The CFMEU stated at the hearing that they did not press the BOOT objections. At the conclusion of the hearing the parties sought a copy of the transcript and an opportunity to file written submissions, which was granted.
The CFMEU submissions in summary stated that notwithstanding that Greg Power did not give evidence, and that the Applicant did not adduce evidence concerning the conflict of interest as asserted in CFMEU submissions, from the evidence before the Commission it was evident to the CFMEU that:
(a)the Applicant has taken all reasonable steps to give the notice of employee representation rights in accordance with s.173(1);
(b)the Applicant has taken all reasonable steps to ensure employees were given or had access to incorporated materials during the access period in accordance with s.180(2);
(c)the Applicant appropriately explained the terms and effect of the Agreement to relevant employees in accordance with s.180(5);
(d)employees requested to vote on the Agreement who were eligible within the scope of ss.188(1)(b), 182(1) and 181(1) voted on the making of the Agreement;
(e)the other applicable requirements of ss.186 and 187 were met in relation to the Agreement;
(f)therefore, the Commission is able to be satisfied that the Agreement was genuinely agreed to by the employees covered by the Agreement (s.186(2)(a)) because the decision maker would be satisfied the Agreement was made in accordance with s.182(1) and as required by s.188(1)(b);
(g)BOOT undertakings would be able to be accepted under s.190 by the Commission to address any additional concerns raised by the CFMEU and others;
(h)the CFMEU’s conclusion is that, if any undertakings are sought by the Commission, proffered by BMD and agreed by the CFMEU and others, and are accepted pursuant to s.190 by the Commission, then the Agreement passes the BOOT; and
(i)accordingly, the Commission would be satisfied that the Agreement was genuinely agreed to by the employees covered by it as required by s.186(2)(b).
The Applicant’s submissions in summary were that Ms Moy was cross-examined regarding the content of the Form F17B she signed and caused to be filed in the Commission. The Applicant submits that the evidence given by Ms Moy was reliable. Ms Moy answered the questions put to her and made concessions where appropriate.

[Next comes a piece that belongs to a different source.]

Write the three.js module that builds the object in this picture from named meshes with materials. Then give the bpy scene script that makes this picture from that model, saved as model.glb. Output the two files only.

There was no evidence led by the CFMEU or the other bargaining representatives that impugned the evidence given by Ms Moy regarding the matters set out in the F17B, or otherwise.
The evidence shows that BMD Urban took all reasonable steps to ensure the terms of the Proposed Agreement, and the effect of those terms, were explained to the employees within the meaning of s.180(5) of the Act. Extensive efforts were made between 7 December 2023 and 13 March 2024 to ensure that BMD Urban complied with the requirements of s.180(5)(a) of the Act.

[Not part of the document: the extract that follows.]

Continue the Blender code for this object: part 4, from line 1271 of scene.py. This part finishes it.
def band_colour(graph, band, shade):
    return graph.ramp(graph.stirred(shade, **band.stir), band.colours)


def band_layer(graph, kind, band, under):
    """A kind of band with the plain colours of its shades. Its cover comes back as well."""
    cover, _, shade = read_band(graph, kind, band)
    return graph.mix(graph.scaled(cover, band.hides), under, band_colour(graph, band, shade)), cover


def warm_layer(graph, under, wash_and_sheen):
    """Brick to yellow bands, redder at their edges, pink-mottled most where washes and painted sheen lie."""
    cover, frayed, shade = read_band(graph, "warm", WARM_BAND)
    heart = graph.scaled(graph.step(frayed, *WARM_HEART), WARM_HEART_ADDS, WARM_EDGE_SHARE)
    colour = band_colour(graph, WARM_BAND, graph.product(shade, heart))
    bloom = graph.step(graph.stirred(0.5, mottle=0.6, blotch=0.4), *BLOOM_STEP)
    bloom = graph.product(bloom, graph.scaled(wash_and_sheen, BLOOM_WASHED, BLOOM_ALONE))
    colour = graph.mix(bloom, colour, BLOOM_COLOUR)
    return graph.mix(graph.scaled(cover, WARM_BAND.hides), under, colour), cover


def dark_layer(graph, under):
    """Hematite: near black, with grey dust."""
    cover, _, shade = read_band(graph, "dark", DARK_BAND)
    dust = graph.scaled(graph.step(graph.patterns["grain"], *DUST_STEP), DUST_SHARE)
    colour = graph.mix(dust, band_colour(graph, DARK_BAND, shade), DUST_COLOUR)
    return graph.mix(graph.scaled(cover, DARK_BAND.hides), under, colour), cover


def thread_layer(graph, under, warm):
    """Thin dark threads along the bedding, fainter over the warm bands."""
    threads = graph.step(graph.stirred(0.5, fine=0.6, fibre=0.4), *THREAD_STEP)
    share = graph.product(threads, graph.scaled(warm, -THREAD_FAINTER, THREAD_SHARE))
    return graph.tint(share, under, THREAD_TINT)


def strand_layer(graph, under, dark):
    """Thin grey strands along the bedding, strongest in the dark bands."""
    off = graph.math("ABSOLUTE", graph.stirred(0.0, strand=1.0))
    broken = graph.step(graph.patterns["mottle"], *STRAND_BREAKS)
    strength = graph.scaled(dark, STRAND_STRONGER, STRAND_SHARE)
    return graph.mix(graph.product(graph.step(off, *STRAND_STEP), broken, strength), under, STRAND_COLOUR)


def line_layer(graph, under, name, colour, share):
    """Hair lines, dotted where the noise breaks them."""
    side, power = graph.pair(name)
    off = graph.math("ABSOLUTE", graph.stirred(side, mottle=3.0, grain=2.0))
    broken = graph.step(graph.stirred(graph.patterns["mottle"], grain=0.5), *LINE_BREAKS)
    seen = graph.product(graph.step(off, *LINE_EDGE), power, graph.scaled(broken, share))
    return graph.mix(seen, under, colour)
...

The evidence of the bargaining representatives confirmed that they understood the terms of the Proposed Agreement set out in the Summary Document.

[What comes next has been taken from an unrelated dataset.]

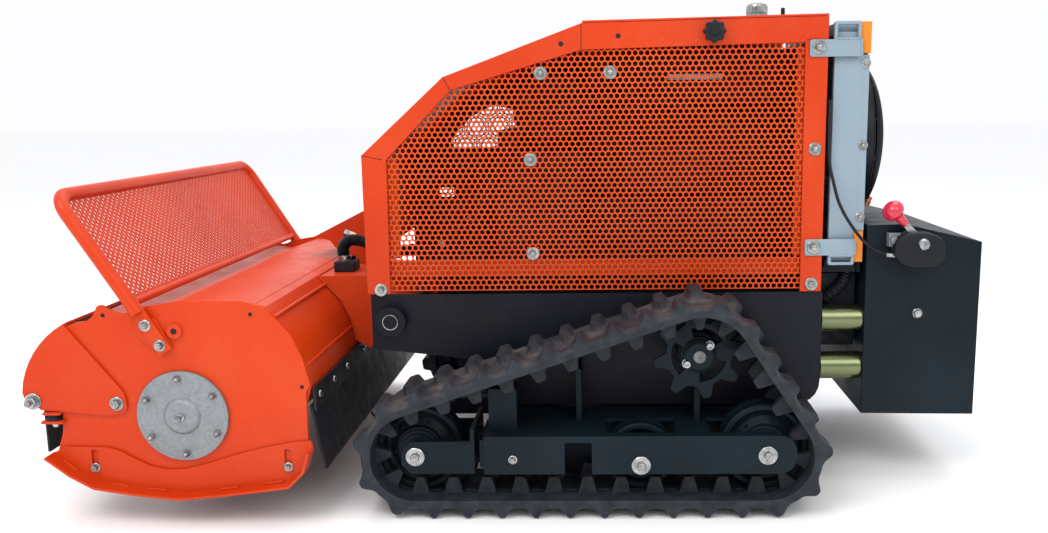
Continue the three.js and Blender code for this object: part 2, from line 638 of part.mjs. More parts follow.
function buildGuard() {
  const y = 545;
  const foot = [-714, 381];
  const top = [-890, 665];
  const lean = [(top[0] - foot[0]), (top[1] - foot[1])];
  const at = (share, across) => [foot[0] + lean[0] * share, across, foot[1] + lean[1] * share];
  const pad = outline([[-772, 438, 8], [-772, 404, 8], [-720, 362, 8], [-696, 380, 8], [-728, 438, 8]]);
  const rail = 0.32;
  const pieces = [];
  for (const side of Object.values(SIDES)) {
    pieces.push(bar(at(0, side * y), at(1, side * y), 14, 12));
    pieces.push(bar(at(1, side * y), [-904, side * (y - 14), 688], 14, 12));
    pieces.push(ball(...at(1, side * y), 14.2));
    pieces.push(ball(-904, side * (y - 14), 688, 14.2));
    pieces.push(plateY(pad, side * (HEAD.half + GAP), side * (HEAD.half + 6), 3));
  }
  pieces.push(bar([-904, -y + 14, 688], [-904, y - 14, 688], 14, 12));
  pieces.push(bar(at(rail, -y), at(rail, y), 9, 10));
  return join(...pieces);
}

function buildGuardMesh() {
  const sheet = new THREE.BoxGeometry(2, 1056, 206);
  sheet.rotateY(Math.atan2(-176, 284));
  sheet.translate(-835.2, 0, 576.6);
  return sheet;
}

function addHead() {
  const inside = HEAD.half - HEAD.plate - GAP;
  const shellLine = [[-432, 250], [-420, 292], [-433, 348], [-455, 396], [-509, 456], [-553, 467],
    [-686, 464], [-760, 441], [-820, 446.5], [-862, 440]];
  place('head_shell', plateY(bentSheet([...shellLine].reverse(), 6), -inside, inside), 'orange');
  place('lift_arms', buildArms(), 'orange');
  for (const [name, side] of Object.entries(SIDES)) {
    place(`side_plate_${name}`, buildSidePlate(side), 'orange');
    place(`skid_${name}`, buildSkid(side), 'orange');
  }
  const { rotorX, rotorZ } = HEAD;
  const face = HEAD.half + GAP;
  const bolts = [];
  for (let i = 0; i < 6; i += 1) {
    const angle = (33 / 180 + i / 3) * Math.PI;
    bolts.push([rotorX + 80 * Math.cos(angle), rotorZ + 80 * Math.sin(angle)]);
  }
  const cover = join(
    barY(rotorX, rotorZ, 95, -face, -face - 10, 32),
    barY(rotorX, rotorZ, 36.5, -face - 9, -face - 24, 20),
    ...bolts.map(([x, z]) => barY(x, z, 8, -face - 9, -face - 16, 6)),
  );
  place('bearing_cover_left', cover, 'zinc');
  const motor = join(
    barY(rotorX, rotorZ, 95, face, face + 12, 32),
    barY(rotorX, rotorZ, 60, face + 10, 569.5, 24),
    box(rotorX - 22, rotorX + 22, face + 10, 568, rotorZ + 40, rotorZ + 88),
  );
  place('rotor_motor', motor, 'black');
  place('rotor', buildRotor(), 'steel', [rotorX, 0, rotorZ]);
  place('front_door', buildDoor(), 'orange');
  place('front_curtain', box(-982, -977, -526, 526, 152, 245 - GAP), 'rubber');
  const flap = outline([[-427, 249], [-402, 112], [-396, 112], [-421, 249]]);
  place('rear_flap', plateY(flap, -inside, inside), 'rubber');
  const strip = outline([[-418.5, 288], [-418.5, 238], [-412, 238], [-412, 288]]);
  place('flap_strip', plateY(strip, -inside, inside), 'orange');
  place('guard_frame', buildGuard(), 'orange');
  place('guard_mesh', buildGuardMesh(), 'orange');
  const hose = cord([[-456, -50, 478], [-455, -50, 515], [-425, -50, 540], [-390, -50, 528], [-350, -50, 502],
    [-280, -40, 505], [-160, -20, 540], [-46, 0, 562]], 13, 26, 8);
  place('hydraulic_hose', hose, 'black');
}

addChassis();
for (const [name, side] of Object.entries(SIDES)) addUndercarriage(name, side);
addRearBox();
addHood();
addEngineBay();
addThrottle();
addLift();
addHead();

export default machine;
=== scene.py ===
"""Looks of a tracked carrier with a front grinding head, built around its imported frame."""

from math import acos, atan2, copysign, cos, hypot, pi, radians, sin, sqrt, tan

import bmesh
import bpy
import numpy as np
from mathutils import Matrix, Vector


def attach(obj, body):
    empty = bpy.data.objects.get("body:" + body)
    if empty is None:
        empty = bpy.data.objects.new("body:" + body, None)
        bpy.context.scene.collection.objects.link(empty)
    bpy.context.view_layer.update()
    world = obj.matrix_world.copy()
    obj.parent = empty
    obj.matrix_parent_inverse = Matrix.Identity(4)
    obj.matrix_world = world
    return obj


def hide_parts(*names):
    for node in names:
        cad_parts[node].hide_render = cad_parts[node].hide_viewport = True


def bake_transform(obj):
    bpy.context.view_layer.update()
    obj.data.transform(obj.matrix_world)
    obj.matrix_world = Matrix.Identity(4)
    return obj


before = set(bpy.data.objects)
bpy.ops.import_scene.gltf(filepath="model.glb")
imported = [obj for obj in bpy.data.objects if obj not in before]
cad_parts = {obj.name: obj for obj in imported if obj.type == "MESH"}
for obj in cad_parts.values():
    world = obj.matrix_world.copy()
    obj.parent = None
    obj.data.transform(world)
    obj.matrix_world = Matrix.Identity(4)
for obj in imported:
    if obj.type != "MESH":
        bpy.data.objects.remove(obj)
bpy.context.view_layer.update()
MM = 0.001
SIDES = {"left": -1, "right": 1}
BOTH = (-1, 1)

# Lengths below are millimetres in the CAD frame: +X rear, +Y the machine's right, +Z up.
CAMERA = {"place": (186, -2544, 855), "pitch": 10.0, "yaw": 1.4, "roll": -0.0115,
          "lens": 35.038, "shift": (-0.05344, 0.01765)}
HOSE_ROUTE = [(-460, -50, 492), (-462, -51, 505), (-458, -51, 521), (-443, -51, 532), (-420, -50, 531),
              (-392, -50, 522), (-350, -50, 508), (-280, -40, 508), (-160, -20, 540), (-46, 0, 562)]
HOSE_RADIUS = 15.5
CABLE_ROUTE = [(816, -329, 525), (804, -328, 526), (765, -326, 543), (728, -322, 585), (699, -317, 635),
               (684, -310, 688), (676, -305, 731), (674, -304, 800), (674, -304, 860)]
CABLE_RADIUS = 3.5

# Wheels lie at (x, z). The belt's route has a radius for each of the three that it runs round.
FRONT_IDLER, REAR_IDLER, MID_ROLLER, SPROCKET = (-214, 131.5), (525, 131.5), (261, 111.5), (386, 328)
ROUTE = [(*FRONT_IDLER, 93.5), (*REAR_IDLER, 93.5), (*SPROCKET, 100)]
TRACK_Y, TRACK_HALF = 420, 100
# The belt: its lug pitch, the pitches round it, the steps in each, its steel cords' depth and its first lug.
PITCH, PITCHES, STEPS, CORD_LINE, FIRST_LUG = 72, 31, 24, 4, 23.4
BAND, LUG, GUIDE = 20.5, 17.5, 36
ROTOR = (-686.4, 232.5)
FAN_HEIGHT = 770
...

Ms Moy and Mr Dan Power gave reliable and truthful evidence regarding the voting process utilised by the Applicant for approval of the Proposed Agreement.
There was no requirement pursuant to the Act for the Applicant to engage an “independent” third party to conduct an electronic ballot. Relevantly, in this matter, the Applicant did engage Drayton’s to conduct an SMS ballot, and Mr Power was the person who conducted the ballot. The process followed by Mr Power is set out extensively in his evidence.
Whilst it is the evidence of Mr Power that he was only notified of three employees who did not receive a ballot, and not four as indicated by Ms Moy, the Applicant submits that the discrepancy has no material effect on the outcome of the ballot where 124 Valid Votes were cast, 84 of which voted “Yes” to approve the Enterprise Agreement.
The Applicant submitted the Commission can be satisfied that the enterprise agreement has been genuinely agreed to by employees, and that the Commission would be satisfied that the Proposed Agreement passes the better off overall test, taking into account the undertakings provided by the Applicant.
Having considered all of the evidence and submissions, I am satisfied that the agreement has been genuinely agreed to. The Applicant has provided written undertakings. I am satisfied that the undertakings will not cause financial detriment to any employee covered by the Agreement and that the undertakings will not result in substantial changes to the Agreement.
The undertakings were offered on 18 April 2024 and the bargaining representatives have not opposed acceptance of the undertakings in the course of the proceedings.
Subject to the undertakings referred to above, I am satisfied that each requirement of ss.186, 187 and 188 as are relevant to this application for approval have been met. The undertakings are taken to be a term of the Agreement.
Conclusion
The Agreement is approved and will operate in accordance with s.54 of the Act.
COMMISSIONER
Appearances:
T Spence, Counsel for BMD Urban Pty Ltd.
E Dalgleish, Construction, Forestry and Maritime Employees Union.
Mr M Harvey, for himself.
Mr W Barram, for himself.
Mr E Le Bas, for himself.
Hearing details:
2024
Brisbane
24 September.
Final written submissions:
9 and 10 October 2024.
[1] [2024] FWC 1589.
[2] [2024] FWCFB 355.
[3] Cimeco Pty Ltd [2012] FWA 526 (McCarthy DP, 16 January 2012) at para. 28; see also Cimeco Pty Ltd v Construction, Forestry, Mining and Energy Union[2012] FWAFB 2206 (Ross J, Hamilton DP, Spencer C, 12 April 2012).
[4] Fair Work Act 2009 (Cth), s.180(3) (see also ss.186(2)(a) and 188(1)(a)(i)).
[5] Fair Work Act 2009 (Cth) s.180(3).
[6] Fair Work Act 2009 (Cth) s.182.
[7] [1959] HCA 8; (1959) 101 CLR 298.